Chelsey: Exactly, Anar. Two of my friends (both Black women) have been personally harmed, harassed, and abused because of Krug’s actions. I was completely undone when I learned that she actively engaged in citational politics and discussed in her classes that the writings of BIPOC are subjugated in academia, while she was actively perpetuating the same process. Just like the MeToo Death Hoax, white women pretending to be Black or Indigenous women know that co-opting Blackness has currency. They believe that after they study, cite, and abuse BIPOC women for their own personal gain, they can then “cancel themselves” and declare that their mental health challenges and trauma are the cause of their egregious and deplorable behaviors. That’s narcissism personified. And as someone that deals with mental health concerns due to lifelong trauma(s), I’m insulted that individuals that engage in these behaviors believe they can hide behind their mental health to justify their anti-Blackness and narcissistic tendencies. You know who is now more famous than she ever was before? Jessica Krug.

Anar: There is a severe cost too. So many students looked up to Krug as a model for how to be a certain kind of scholar. The fact that our role models might be people who capitalize on and co-opt marginality is so disturbing. Meanwhile, BIPOC women are burdened with a brunt of the service work, their authority is constantly compromised by both their students and their peers, and they take on the emotional labor of caring for their students with identities on the margins. They are treated as dispensable bodies in academic departments and institutions. They are not guaranteed professional success or recognition for this work. To the contrary, it comes at the expense of their well-being and livelihoods.
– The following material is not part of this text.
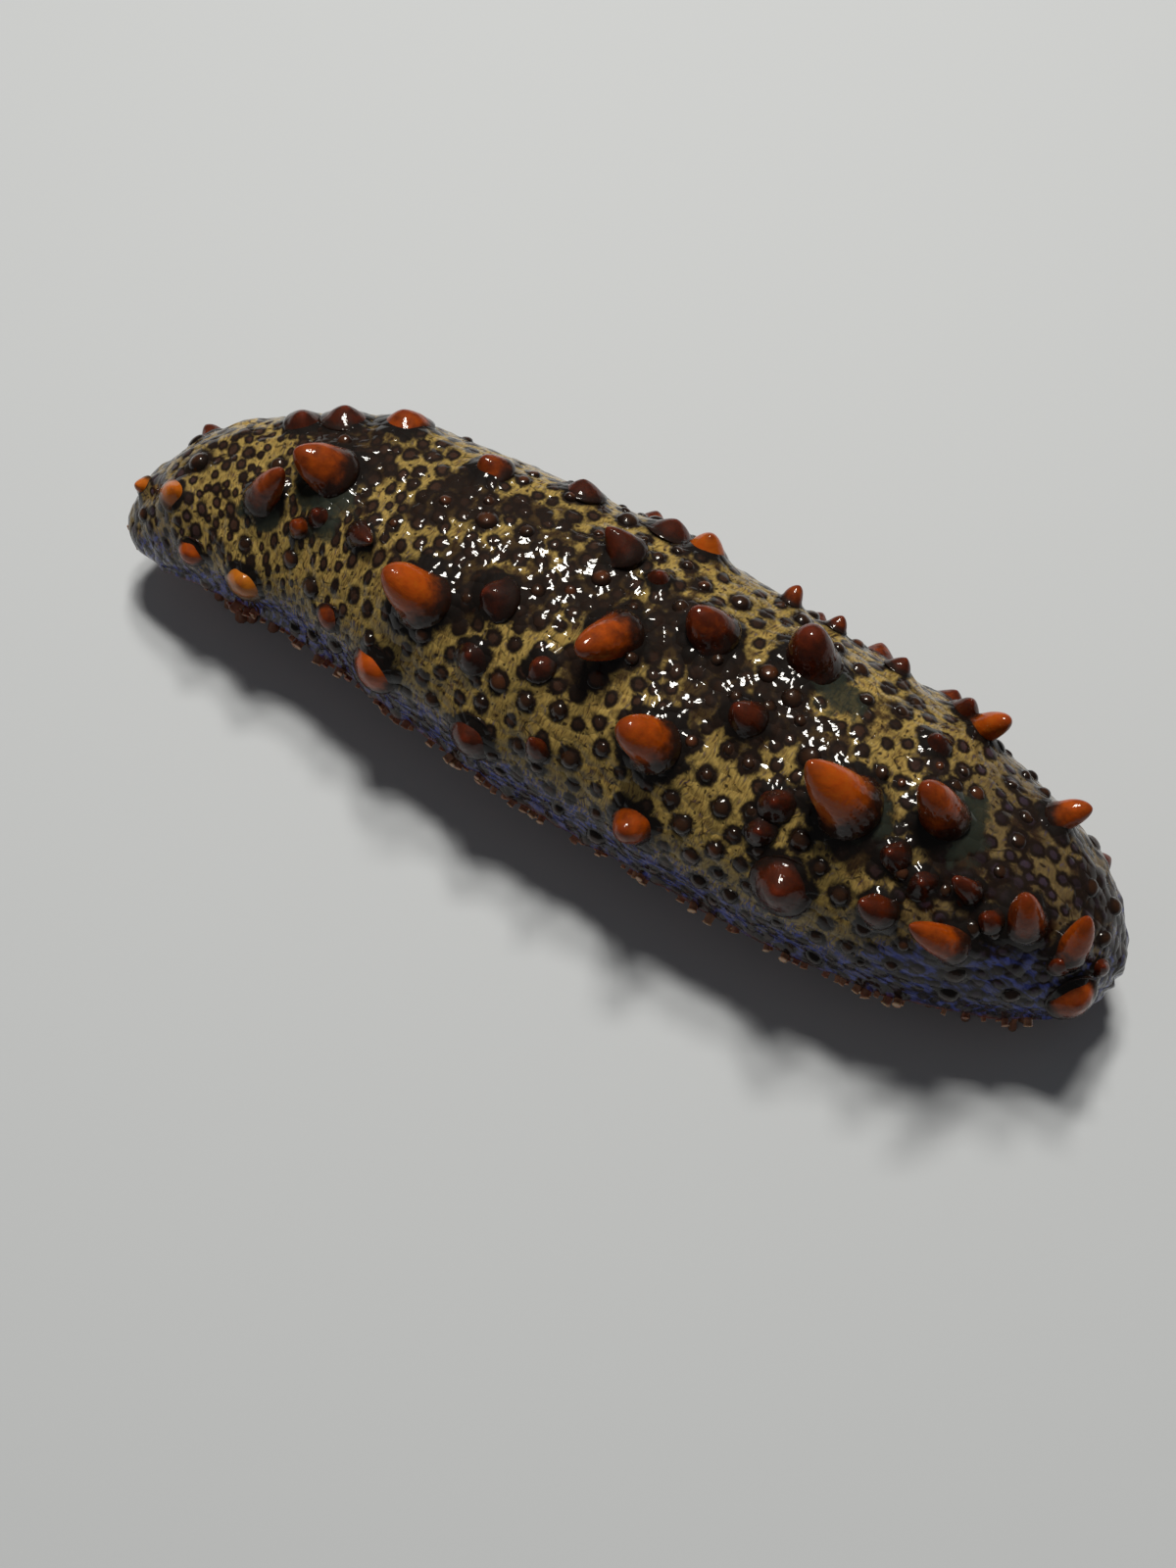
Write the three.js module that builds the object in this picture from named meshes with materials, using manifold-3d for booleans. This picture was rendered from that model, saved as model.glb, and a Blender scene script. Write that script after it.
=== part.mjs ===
// A giant sea cucumber of the northern Pacific, drawn in and plump, as a still, life-size model.
// It lies on its sole with the head end turned to its left and bent down, and its tube feet on the floor.
// Lengths are in millimetres and angles in degrees. +X runs towards the vent, +Y towards the animal's
// right, +Z up, and the floor is z = 0. A place on the skin is given as along, the distance from the mouth
// down the middle line, and around, the angle from the middle of the back, growing towards the right.
import * as THREE from "three";
import { mergeVertices } from "three/addons/utils/BufferGeometryUtils.js";
import Module from "manifold-3d";

const wasm = await Module();
wasm.setup();

// Driving sizes of the body
const LENGTH = 250; // from mouth to vent down the middle line
const HALF_WIDTH = 34; // at mid length
const BACK_RISE = 30; // from the middle line up to the back, at mid length
const BELLY_DROP = 21; // from the middle line down to the belly, at mid length
const MIDDLE_HEIGHT = 24.5; // of the middle line above the floor, at mid length
const MIDDLE_PLACE = new THREE.Vector2(-3.3, -0.5); // of mid length: the origin is then under the middle
const BACK_ROUNDNESS = 2.15; // 2 is an ellipse, more is squarer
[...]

Chelsey: BIPOC scholars have to take so much care to ensure their success doesn’t threaten this established order.  These dynamics are ripe for narcissistic abuse by aggressors who never really wanted to make space for BIPOC scholars at the academic table. The lack of empathy and care for scholars, especially BIPOC scholars, is one of many reasons people continue to be abused by the system, endure substantive mental health crises, and ultimately drop out of their graduate school programs or prematurely end their academic careers. 9 times out of 10 those are the people that we really need in academia. Those are the people that walk around with actual imposter syndrome and can’t write a single word because they fear their words will be deemed too subjective and not rigorous scholarship. Those are the people too afraid to walk into academic spaces because they are dark skin, fat, queer, and are not white passing. These are the people we should take care of better.  But, on the other hand, maybe those are the people with some sense. Those are the people that said a proverbial “uncle” to an anti-Black, racist, sexist, classist, ableist, colonial, settler, neoliberal regime that would use them, eat them alive and then not even apologize. And ultimately….they said enough is enough. They set a healthy boundary for themselves but at what cost?

Anar: Whew, yes. Honestly, my own stance on whether the only way out is to get out changes every day. I’m really not sure. But what I feel strongly about is that we can’t rely on racist, narcissistic institutions, or the people who inhabit them, to take care of us. We can, however, take better care of each other.

Chelsey: Our survival necessitates it.